Picture: 123RF/ALLAN SWART
Picture: 123RF/ALLAN SWART

The appointment in 2020 of a solicitor-general to oversee the work of the state attorney’s offices around the country has the potential to save the state billions of rand, not only in terms of litigation costs and in the amounts paid out for claims but also in the eradication of corruption.

The incumbent Fhedzisani Pandelani, who took up the post in March 2020, got to grips with his mandate with vigour and dynamism and the turnaround of the office is beginning to take shape, though it remains an enormous task.

Under the new structure there will be 13 heads of offices around the country with the solicitor-general at the apex instead of the previous fragmented and uncoordinated system of one office with branches. Pandelani has already got eight heads of offices in place and hopes to have all 13 appointed by June at the latest.

The work of the office will be underpinned by five policies stipulated in the State Attorney Amendment Act, which was promulgated in 2014 but only proclaimed in 2020. These policies will provide an overriding framework for state litigation of civil cases.

Pandelani has finalised the development of these policies, which have yet to be certified and approved by cabinet. The policies relate to the requirement for the solicitor-general to act as a nerve centre to manage and co-ordinate all litigation by organs of state, a power that will no doubt be resisted by government departments that want to do things on their own; the use of alternative dispute resolution mechanisms to resolve disputes at an early stage; briefing and briefing protocols to ensure the fair allocation of briefs to legal practitioners; the outsourcing of legal work; and the initiating, defending and opposing of legal matters.
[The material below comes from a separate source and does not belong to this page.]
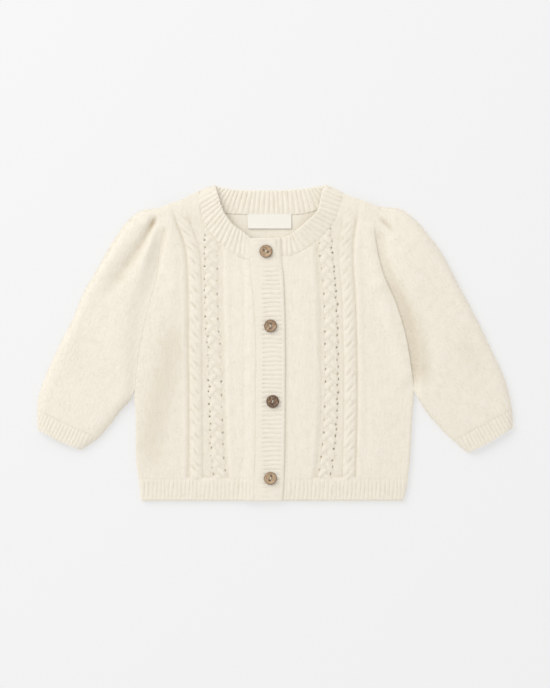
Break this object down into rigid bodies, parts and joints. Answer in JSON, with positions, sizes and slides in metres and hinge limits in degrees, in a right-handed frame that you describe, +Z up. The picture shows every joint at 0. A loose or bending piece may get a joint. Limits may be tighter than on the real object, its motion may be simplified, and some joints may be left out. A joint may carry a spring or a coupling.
{
  "type": "baby cardigan",
  "caption": "Baby cardigan in cream knit, laid flat, with puff sleeves, cabled fronts, ribbed neckband, hem and cuffs, and a buttoned placket.",
  "frame": {"origin": "middle of the cardigan's box, on the surface that it lies on", "axes": "+X across the chest to the wearer's left, +Y towards the neck, +Z up, away from the surface"},
  "size_m": [0.4759, 0.3157, 0.0114],
  "materials": {
    "knit": "soft brushed wool knit",
    "label_cloth": "woven satin",
    "button_shell": "satin, mottled"
  },
  "bodies": {
    "root": {"back": "knit", "right_front": "knit", "left_front": "knit", "right_sleeve": "knit", "left_sleeve": "knit", "neckband": "knit", "button_band": "knit", "buttonhole_band": "knit", "neck_label": "label_cloth", "button_1": "button_shell", "button_2": "button_shell", "button_3": "button_shell", "button_4": "button_shell"}
  },
  "joints": []
}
Implementation of these policies will address a number of ills that beset litigation by the state. Government departments often embark on litigation without the knowledge of or input by the state attorney’s office. Sometimes defending a claim is ill-advised or there is cronyism and corruption in the choice of legal practitioners to brief.

Alternative dispute resolution through arbitration and mediation is intended to settle claims early on without incurring substantial legal costs and the inflation of claims when cases drag on for many years.
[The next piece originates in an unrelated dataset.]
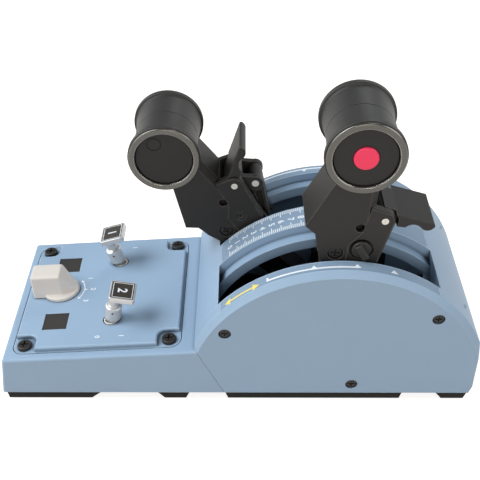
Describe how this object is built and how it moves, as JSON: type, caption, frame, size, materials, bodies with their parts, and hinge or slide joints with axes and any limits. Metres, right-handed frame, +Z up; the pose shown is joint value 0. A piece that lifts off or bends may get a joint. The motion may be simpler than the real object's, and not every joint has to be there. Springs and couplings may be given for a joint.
{
  "type": "throttle quadrant",
  "caption": "Desktop throttle quadrant with drum-slot thrust levers, reverse triggers, thumb buttons and a sloping engine panel with toggles and a mode selector.",
  "frame": {"origin": "centre of the footprint on the surface that the feet stand on", "axes": "+X forward, away from the user; +Y to the left; +Z up"},
  "size_m": [0.2626, 0.1046, 0.177],
  "materials": {
    "blue_plastic": "fine moulded grain, satin",
    "printed_strip": "satin film with white print",
    "charcoal_plastic": "fine moulded grain",
    "knob_plastic": "satin",
    "knob_rim": "semi gloss",
    "black_plastic": "matte",
    "foot_rubber": "matte",
    "red_plastic": "satin",
    "cream_plastic": "satin",
    "satin_metal": "bead blasted",
    "label_black": "printed",
    "dark_lens": "smoked",
    "black_screw": "black oxide",
    "steel": "plain",
    "bronze": "plain",
    "circuit_board": "solder mask"
  },
  "bodies": {
    "casing": {"axle_brackets": "steel", "ballast_plate": "steel", "bottom_screws": "black_screw", "bottom_tray": "black_plastic", "detent_arches": "steel", "friction_washers": "steel", "lever_axle": "steel", "main_board": "circuit_board", "main_casing": "blue_plastic", "panel_board": "circuit_board", "panel_plate": "blue_plastic", "panel_screws": "black_screw", "panel_windows": "dark_lens", "rubber_feet": "foot_rubber", "scale_strip_centre": "printed_strip", "scale_strip_left": "printed_strip", "scale_strip_right": "printed_strip", "selector_switch": "black_plastic", "sensor_boards": "circuit_board", "side_cover_left": "blue_plastic", "side_cover_right": "blue_plastic", "side_cover_screws": "black_screw", "toggle_bushings": "satin_metal", "toggle_switch_cases": "black_plastic", "usb_socket": "steel"},
    "lever_left": {"lever_arm_left": "charcoal_plastic", "lever_yoke_left": "charcoal_plastic", "trigger_pin_left": "steel", "lever_screws_left": "black_screw", "hub_bush_left": "bronze", "knob_barrel_left": "knob_plastic", "knob_rings_left": "knob_rim", "knob_caps_left": "black_plastic", "button_switch_left": "black_plastic"},
    "trigger_left": {"reverse_trigger_left": "charcoal_plastic", "crank_pin_left": "steel"},
    "rod_left": {"lock_rod_left": "charcoal_plastic"},
    "button_left": {"thumb_button_left": "red_plastic"},
    "latch_left": {"latch_knob_left": "charcoal_plastic"},
    "toggle_left": {"toggle_stem_left": "satin_metal", "toggle_label_left": "label_black"},
    "lever_right": {"lever_arm_right": "charcoal_plastic", "lever_yoke_right": "charcoal_plastic", "trigger_pin_right": "steel", "lever_screws_right": "black_screw", "hub_bush_right": "bronze", "knob_barrel_right": "knob_plastic", "knob_rings_right": "knob_rim", "knob_caps_right": "black_plastic", "button_switch_right": "black_plastic"},
    "trigger_right": {"reverse_trigger_right": "charcoal_plastic", "crank_pin_right": "steel"},
    "rod_right": {"lock_rod_right": "charcoal_plastic"},
    "button_right": {"thumb_button_right": "red_plastic"},
    "latch_right": {"latch_knob_right": "charcoal_plastic"},
    "toggle_right": {"toggle_stem_right": "satin_metal", "toggle_label_right": "label_black"},
    "selector": {"selector_knob": "cream_plastic", "selector_shaft": "steel"}
  },
  "joints": [
    {"name": "lever_left_swing", "type": "hinge", "parent": "casing", "child": "lever_left", "pos_m": [0.05435, 0.0257, 0.00925], "axis": [0, 1, 0], "range_deg": [0, 64]},
    {"name": "trigger_left_lift", "type": "hinge", "parent": "lever_left", "child": "trigger_left", "pos_m": [-0.00126, 0.0257, 0.10299], "axis": [0, 1, 0], "range_deg": [0, 47]},
    {"name": "rod_left_swing", "type": "hinge", "parent": "trigger_left", "child": "rod_left", "pos_m": [0.01041, 0.0257, 0.10213], "axis": [0, 1, 0], "range_deg": [-64.16, 0]},
    {"name": "button_left_press", "type": "slide", "parent": "lever_left", "child": "button_left", "axis": [0, -1, 0], "range_m": [0, 0.0018], "stiffness_N_per_m": 400, "springref_m": -0.002},
    {"name": "latch_left_turn", "type": "hinge", "parent": "lever_left", "child": "latch_left", "pos_m": [0.00219, 0.0257, 0.08306], "axis": [0, 1, 0], "range_deg": [0, 90]},
    {"name": "toggle_left_flip", "type": "hinge", "parent": "casing", "child": "toggle_left", "pos_m": [-0.07072, 0.0259, 0.03425], "axis": [0, 1, 0], "range_deg": [0, 26]},
    {"name": "lever_right_swing", "type": "hinge", "parent": "casing", "child": "lever_right", "pos_m": [0.05435, -0.0257, 0.00925], "axis": [0, 1, 0], "range_deg": [-41.2, 22.8]},
    {"name": "trigger_right_lift", "type": "hinge", "parent": "lever_right", "child": "trigger_right", "pos_m": [0.07425, -0.0257, 0.11641], "axis": [0, 1, 0], "range_deg": [-47, 0], "stiffness_Nm_per_rad": 0.03, "springref_deg": 22.92},
    {"name": "rod_right_swing", "type": "hinge", "parent": "trigger_right", "child": "rod_right", "pos_m": [0.07376, -0.0257, 0.10472], "axis": [0, 1, 0], "range_deg": [0, 64.16]},
    {"name": "button_right_press", "type": "slide", "parent": "lever_right", "child": "button_right", "axis": [0, 1, 0], "range_m": [0, 0.0018], "stiffness_N_per_m": 400, "springref_m": -0.002},
    {"name": "latch_right_turn", "type": "hinge", "parent": "lever_right", "child": "latch_right", "pos_m": [0.06372, -0.0257, 0.09914], "axis": [0, -1, 0], "range_deg": [0, 90]},
    {"name": "toggle_right_flip", "type": "hinge", "parent": "casing", "child": "toggle_right", "pos_m": [-0.07072, -0.0259, 0.03425], "axis": [0, 1, 0], "range_deg": [-26, 0]},
    {"name": "selector_turn", "type": "hinge", "parent": "casing", "child": "selector", "pos_m": [-0.10352, 0.0016, 0.03619], "axis": [-0.0661, 0, 0.9978], "range_deg": [-35, 35]}
  ],
  "couplings": [
    {"joint": "rod_left_swing", "follows": "trigger_left_lift", "ratio": -1.365},
    {"joint": "rod_right_swing", "follows": "trigger_right_lift", "ratio": -1.365}
  ]
}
The creation of an integrated and centrally co-ordinated structure will hopefully address the corruption, which Pandelani says is endemic to the state attorney’s office. This is also under continuing investigation by the Special Investigating Unit. The horror stories are legendary — the receipt of summonses being suppressed so default judgments can be awarded against the state; the duplication of the same claim in different court jurisdictions; out of court settlements on the day before a matter is to go to trial after several months or years of preparation; the corrupt augmentation of the monetary amounts of claims; and the payment of claims that have no merit.
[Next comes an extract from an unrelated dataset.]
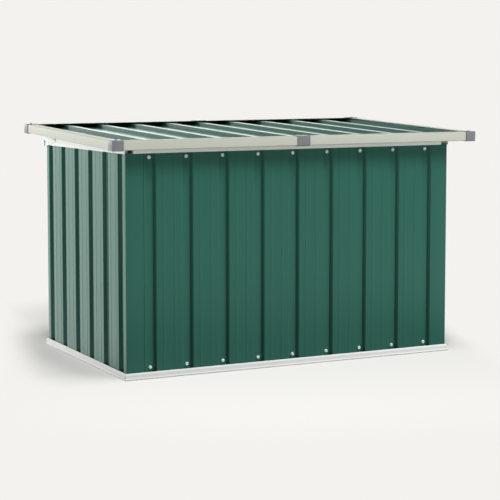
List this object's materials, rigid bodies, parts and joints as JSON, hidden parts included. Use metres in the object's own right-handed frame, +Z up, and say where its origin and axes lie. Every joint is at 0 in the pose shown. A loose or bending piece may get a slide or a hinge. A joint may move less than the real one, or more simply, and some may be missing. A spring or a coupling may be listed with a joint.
{
  "type": "steel storage box",
  "caption": "Steel garden storage box with corrugated sides in channel rails and an overhanging framed lid that opens on rear side pivots, carried by gas struts.",
  "frame": {"origin": "on the floor, under the middle of the lid's outline", "axes": "+X to the right along the long front, +Y to the back, +Z up; the lid opens at the front"},
  "size_m": [1.093, 0.6866, 0.6439],
  "materials": {
    "green_sheet": "satin paint",
    "white_rail": "satin paint",
    "pale_rail": "satin paint",
    "grey_plastic": "fine grain",
    "bright_zinc": "zinc plated",
    "black_tube": "satin paint",
    "chrome_rod": "polished"
  },
  "bodies": {
    "box": {"base_rail_front": "white_rail", "top_rail_front": "white_rail", "front_panel": "green_sheet", "base_rail_right": "white_rail", "top_rail_right": "white_rail", "right_panel": "green_sheet", "base_rail_back": "white_rail", "top_rail_back": "white_rail", "back_panel": "green_sheet", "base_rail_left": "white_rail", "top_rail_left": "white_rail", "left_panel": "green_sheet", "corner_panel_front_left": "green_sheet", "corner_post_front_left": "bright_zinc", "corner_panel_front_right": "green_sheet", "corner_post_front_right": "bright_zinc", "corner_panel_back_right": "green_sheet", "corner_post_back_right": "bright_zinc", "corner_panel_back_left": "green_sheet", "corner_post_back_left": "bright_zinc", "hinge_plate_left": "white_rail", "hinge_bolt_left": "bright_zinc", "hinge_nut_left": "bright_zinc", "strut_mount_left": "bright_zinc", "hinge_plate_right": "white_rail", "hinge_bolt_right": "bright_zinc", "hinge_nut_right": "bright_zinc", "strut_mount_right": "bright_zinc"},
    "lid": {"lid_rail_left": "pale_rail", "lid_rail_right": "pale_rail", "lid_rail_front_left": "pale_rail", "lid_rail_front_right": "pale_rail", "lid_rail_back_left": "pale_rail", "lid_rail_back_right": "pale_rail", "lid_sleeve_front": "grey_plastic", "lid_sleeve_back": "grey_plastic", "lid_cap_front_left": "grey_plastic", "lid_cap_front_right": "grey_plastic", "lid_cap_back_right": "grey_plastic", "lid_cap_back_left": "grey_plastic", "lid_sheet_left": "green_sheet", "lid_sheet_middle": "green_sheet", "lid_sheet_right": "green_sheet", "lid_stiffener_front": "bright_zinc", "lid_stiffener_rear": "bright_zinc", "hinge_arm_left": "bright_zinc", "strut_lug_left": "bright_zinc", "hinge_arm_right": "bright_zinc", "strut_lug_right": "bright_zinc"},
    "strut_tube_left": {"strut_tube_left": "black_tube"},
    "strut_rod_left": {"strut_rod_left": "chrome_rod"},
    "strut_tube_right": {"strut_tube_right": "black_tube"},
    "strut_rod_right": {"strut_rod_right": "chrome_rod"}
  },
  "joints": [
    {"name": "lid_hinge", "type": "hinge", "parent": "box", "child": "lid", "pos_m": [0, 0.32319, 0.586], "axis": [-1, 0, 0], "range_deg": [0, 75]},
    {"name": "strut_tube_pivot_left", "type": "hinge", "parent": "box", "child": "strut_tube_left", "pos_m": [-0.462, 0.22319, 0.32447], "axis": [-1, 0, 0], "range_deg": [0, 37.5]},
    {"name": "strut_rod_pivot_left", "type": "hinge", "parent": "lid", "child": "strut_rod_left", "pos_m": [-0.462, 0.04337, 0.596], "axis": [-1, 0, 0], "range_deg": [-37.5, 0]},
    {"name": "strut_tube_pivot_right", "type": "hinge", "parent": "box", "child": "strut_tube_right", "pos_m": [0.462, 0.22319, 0.32447], "axis": [-1, 0, 0], "range_deg": [0, 37.5]},
    {"name": "strut_rod_pivot_right", "type": "hinge", "parent": "lid", "child": "strut_rod_right", "pos_m": [0.462, 0.04337, 0.596], "axis": [-1, 0, 0], "range_deg": [-37.5, 0]}
  ],
  "couplings": [
    {"joint": "strut_tube_pivot_left", "follows": "lid_hinge", "ratio": 0.5},
    {"joint": "strut_rod_pivot_left", "follows": "lid_hinge", "ratio": -0.5},
    {"joint": "strut_tube_pivot_right", "follows": "lid_hinge", "ratio": 0.5},
    {"joint": "strut_rod_pivot_right", "follows": "lid_hinge", "ratio": -0.5}
  ]
}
Addressing this malfeasance could contribute significantly to lowering the state’s liability given that according to the Treasury at the end of 2020/2021 claims against government departments was expected to amount to R36bn and against the Road Accident Fund R343bn. In 2018/2019 medical negligence claims against provinces amounted to R104.5bn.

Justice and correctional services minister Ronald Lamola said when announcing Pandelani’s appointment that tackling the ever-increasing state liability bill is an urgent priority. 

The solicitor-general also plans to standardise fees to prevent legal counsel from charging the state astronomically higher fees than they would normally.

But having the right structure and policies in place is one thing; another is to have the right infrastructure and competent staff, both of which have been sadly lacking in the state attorney’s office.

Judges have frequently expressed exasperation at the lack of preparedness and professionalism of state attorneys or their failure to comply with deadlines. The high rate of attrition in the office and the large caseload per state attorney has contributed to this malaise.

As with Sars and the National Prosecuting Authority, which respectively have the ability to raise revenue and recoup monies stolen from the state, an investment in the state attorney’s office offers the prospect of big savings.